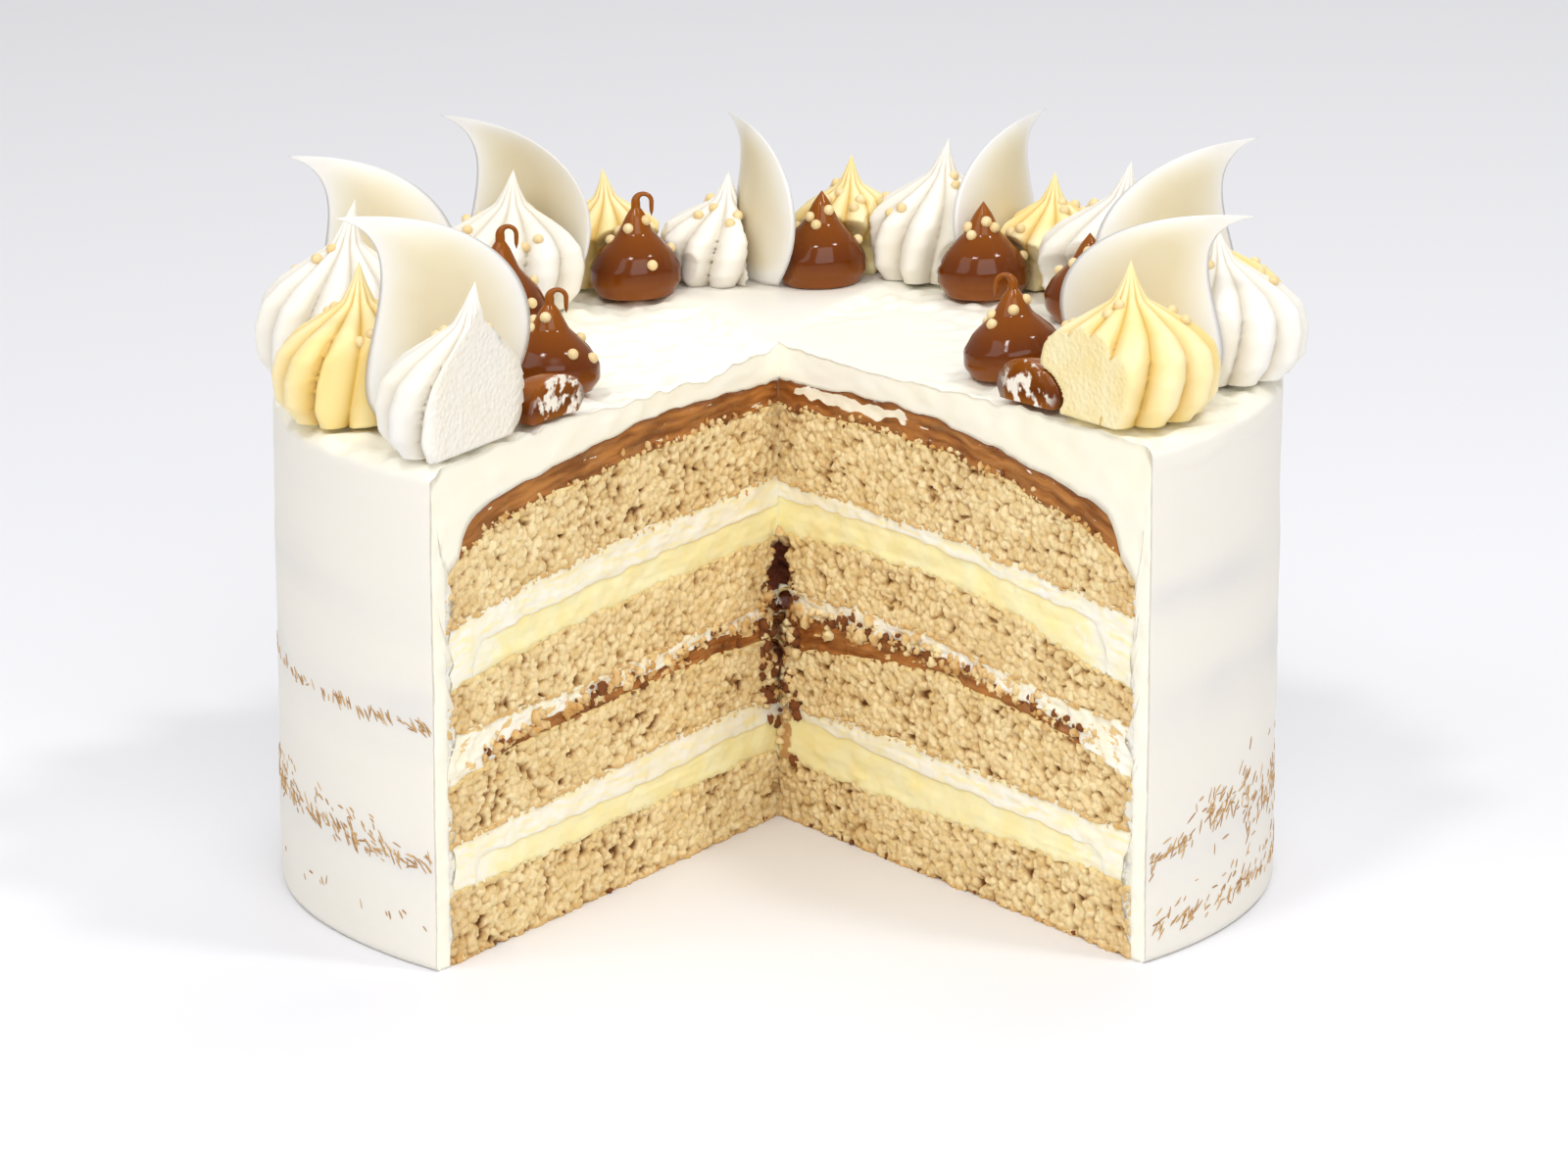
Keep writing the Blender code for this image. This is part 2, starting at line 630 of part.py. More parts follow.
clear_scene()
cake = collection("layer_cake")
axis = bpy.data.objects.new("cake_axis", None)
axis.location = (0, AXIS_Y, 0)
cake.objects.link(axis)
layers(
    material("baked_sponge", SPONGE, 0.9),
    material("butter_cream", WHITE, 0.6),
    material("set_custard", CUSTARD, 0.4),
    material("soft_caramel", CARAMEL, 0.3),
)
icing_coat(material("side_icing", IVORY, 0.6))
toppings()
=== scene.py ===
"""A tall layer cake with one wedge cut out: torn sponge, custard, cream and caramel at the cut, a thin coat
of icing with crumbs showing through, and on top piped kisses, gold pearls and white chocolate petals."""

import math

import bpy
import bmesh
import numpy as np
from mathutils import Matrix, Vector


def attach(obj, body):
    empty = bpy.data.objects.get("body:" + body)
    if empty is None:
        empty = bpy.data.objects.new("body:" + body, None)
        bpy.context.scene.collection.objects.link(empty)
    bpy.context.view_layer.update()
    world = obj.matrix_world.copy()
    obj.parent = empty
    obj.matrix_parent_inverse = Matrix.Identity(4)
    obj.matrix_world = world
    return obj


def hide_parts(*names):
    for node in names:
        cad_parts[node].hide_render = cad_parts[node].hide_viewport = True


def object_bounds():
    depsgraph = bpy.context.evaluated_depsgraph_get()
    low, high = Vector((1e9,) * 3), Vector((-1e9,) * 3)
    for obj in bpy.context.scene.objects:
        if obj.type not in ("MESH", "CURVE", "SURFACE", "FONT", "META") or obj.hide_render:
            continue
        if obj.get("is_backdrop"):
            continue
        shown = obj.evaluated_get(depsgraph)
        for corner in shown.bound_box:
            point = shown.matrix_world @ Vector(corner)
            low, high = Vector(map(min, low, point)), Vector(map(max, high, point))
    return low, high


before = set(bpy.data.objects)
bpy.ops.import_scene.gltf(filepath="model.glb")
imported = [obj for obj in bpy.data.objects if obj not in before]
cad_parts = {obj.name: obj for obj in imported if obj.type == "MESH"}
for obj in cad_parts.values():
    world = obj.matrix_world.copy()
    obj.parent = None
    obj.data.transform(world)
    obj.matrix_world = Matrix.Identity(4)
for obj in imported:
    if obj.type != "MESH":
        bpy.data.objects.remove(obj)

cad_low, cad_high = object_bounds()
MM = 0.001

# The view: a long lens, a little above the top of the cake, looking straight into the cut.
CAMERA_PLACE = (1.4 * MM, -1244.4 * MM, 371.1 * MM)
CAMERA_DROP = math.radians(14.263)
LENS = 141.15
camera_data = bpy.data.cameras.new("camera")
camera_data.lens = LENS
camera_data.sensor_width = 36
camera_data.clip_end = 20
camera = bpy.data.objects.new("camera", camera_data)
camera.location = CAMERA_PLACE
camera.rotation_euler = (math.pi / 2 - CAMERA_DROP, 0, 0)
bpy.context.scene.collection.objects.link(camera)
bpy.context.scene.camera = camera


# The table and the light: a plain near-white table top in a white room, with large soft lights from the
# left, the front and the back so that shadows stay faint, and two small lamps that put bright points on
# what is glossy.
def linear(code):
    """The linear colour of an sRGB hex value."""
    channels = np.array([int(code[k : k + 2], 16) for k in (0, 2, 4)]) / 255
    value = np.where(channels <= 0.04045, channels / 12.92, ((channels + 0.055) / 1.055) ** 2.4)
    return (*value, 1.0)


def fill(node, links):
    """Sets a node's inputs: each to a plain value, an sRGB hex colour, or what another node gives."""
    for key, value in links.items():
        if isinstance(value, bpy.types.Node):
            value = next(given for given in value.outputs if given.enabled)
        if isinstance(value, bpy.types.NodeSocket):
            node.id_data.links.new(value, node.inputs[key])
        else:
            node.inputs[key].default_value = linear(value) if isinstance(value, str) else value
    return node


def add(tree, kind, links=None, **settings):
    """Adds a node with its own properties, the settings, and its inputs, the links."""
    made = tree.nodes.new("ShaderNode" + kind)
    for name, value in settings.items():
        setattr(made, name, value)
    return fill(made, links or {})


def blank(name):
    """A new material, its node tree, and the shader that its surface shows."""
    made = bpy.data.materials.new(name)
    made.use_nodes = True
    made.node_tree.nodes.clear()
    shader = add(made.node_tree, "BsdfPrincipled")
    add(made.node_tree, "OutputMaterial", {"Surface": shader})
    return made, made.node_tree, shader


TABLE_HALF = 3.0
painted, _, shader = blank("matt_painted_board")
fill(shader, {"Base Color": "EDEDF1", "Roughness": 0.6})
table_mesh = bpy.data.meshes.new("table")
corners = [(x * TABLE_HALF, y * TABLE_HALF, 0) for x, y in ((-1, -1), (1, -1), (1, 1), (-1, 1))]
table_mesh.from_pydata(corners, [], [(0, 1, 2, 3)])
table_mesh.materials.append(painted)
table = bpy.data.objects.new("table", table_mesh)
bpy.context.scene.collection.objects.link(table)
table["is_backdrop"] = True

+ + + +

* EXERCISE TASK:
Copy exactly, and only, the lines from the one containing "axis.location = (0, AXIS_Y, 0)" through the one containing "low, high = Vector((1e9,)".

* TASK OUTPUT:
axis.location = (0, AXIS_Y, 0)
cake.objects.link(axis)
layers(
    material("baked_sponge", SPONGE, 0.9),
    material("butter_cream", WHITE, 0.6),
    material("set_custard", CUSTARD, 0.4),
    material("soft_caramel", CARAMEL, 0.3),
)
icing_coat(material("side_icing", IVORY, 0.6))
toppings()
=== scene.py ===
"""A tall layer cake with one wedge cut out: torn sponge, custard, cream and caramel at the cut, a thin coat
of icing with crumbs showing through, and on top piped kisses, gold pearls and white chocolate petals."""

import math

import bpy
import bmesh
import numpy as np
from mathutils import Matrix, Vector


def attach(obj, body):
    empty = bpy.data.objects.get("body:" + body)
    if empty is None:
        empty = bpy.data.objects.new("body:" + body, None)
        bpy.context.scene.collection.objects.link(empty)
    bpy.context.view_layer.update()
    world = obj.matrix_world.copy()
    obj.parent = empty
    obj.matrix_parent_inverse = Matrix.Identity(4)
    obj.matrix_world = world
    return obj


def hide_parts(*names):
    for node in names:
        cad_parts[node].hide_render = cad_parts[node].hide_viewport = True


def object_bounds():
    depsgraph = bpy.context.evaluated_depsgraph_get()
    low, high = Vector((1e9,) * 3), Vector((-1e9,) * 3)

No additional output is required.